And the point that Roberts is trying to make is like, well, if they knew about it back then and they didn't create a mechanism to prevent it, then i guess we can't really interfere right

so like you know look first off obviously our official podcast position is that the founding fathers were a bunch of frilly little dips uh who need be given no deference exactly but also like this is a weird argument in large part because a the founding fathers absolutely did not believe in actual democracy So like the fact that they didn't explicitly try to prevent gerrymandering doesn't say much.

B, there weren't any real political parties at the time of the Constitution.

So the idea of partisan gerrymandering to benefit a political party couldn't have been on their minds.

C, the first iteration of gerrymandering as we understand it now dates to 1812, not the time when the Constitution was drafted.

It was first used by the Massachusetts governor Eldridge Jerry, right?

That's where the name comes from.

Yeah.

And then also, D, am I at D?

You're at D.

D is number four.

The constitutional provisions most implicated here, namely the Equal Protection Clause, were approved almost 100 years after the founding of the country.

So it doesn't fucking matter what the founding fathers thought about it.

So the idea that the current practice was anticipated by the founding fathers is both irrelevant and just revisionist bullshit.

Exactly.

And this is part of why originalism is not just theoretically stupid, but also practically useless.

Like even if you think that there is some wisdom in adhering like strictly to these rules set out by a group of wig-wearing slave owners who didn't understand germ theory.

You're still just sort of like approximating their intentions in a way that is so riddled with uncertainty that it's almost completely useless.

Like Roberts is saying, well, look, they were aware of gerrymandering and they didn't do anything about it, but they were not actually really aware of gerrymandering in any meaningful sense.

And even if they were, they wouldn't have enough of a lens into modern American politics for us to be able to figure out what they might have thought about it.

Right.

Yeah.

The only purpose of this sort of like pseudo-originalist interpretation is to try to pretend that the court's extremely weak argument here is somehow like rooted in history.

It's connected to something real.

Yeah.

Right.

And I think Roberts also uses history to engage in like sort of a rhetorical sleight of hand here, where he basically says in so many words that he assumes this is not justiciable unless there's like historical evidence to the contrary.

But like, I don't think that's right.

Whether or not our democracy is functioning properly seems like a basically justiciable question.

Exactly.

And I would think the presumption runs the opposite way.

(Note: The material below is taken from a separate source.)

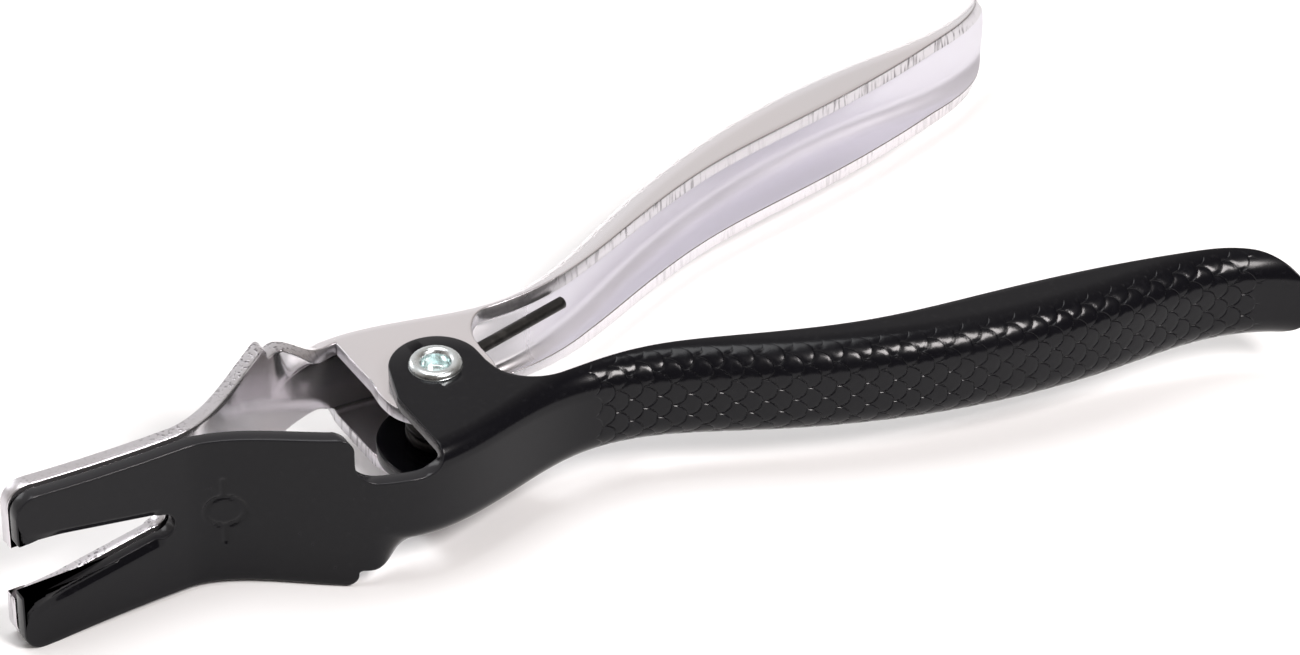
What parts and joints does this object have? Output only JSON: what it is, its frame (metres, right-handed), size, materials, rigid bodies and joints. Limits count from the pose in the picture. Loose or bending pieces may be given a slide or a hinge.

Unless there's something in like Federalist 57 or whatever that says like, oh, drawing of districts, that's something courts shouldn't be looking at.

I would presume this is justiciable.

Like Peter said, it's a bullshit argument.

And the whole point is to just like sort of throw sand in your eyes so that you're not really like with what's going on here, which is this is an opinion-running interference for the Republican Party.

Right.

And that's a great point that he's saying, look, the founding fathers didn't say that we could look at this.

So, but that's not the standard.

Right.

The presumption is that the court can analyze the Constitution.

If there's some specific reason to believe that they can't, then you work from there.

Right.

Right.

Right.

Exactly.

And I like the framing, Michael, about like what question Roberts is saying is not judiciable.

Like, this question about in particular partisan gerrymandering and that's not judiciable.

But there's certainly a broader question, the implications of this.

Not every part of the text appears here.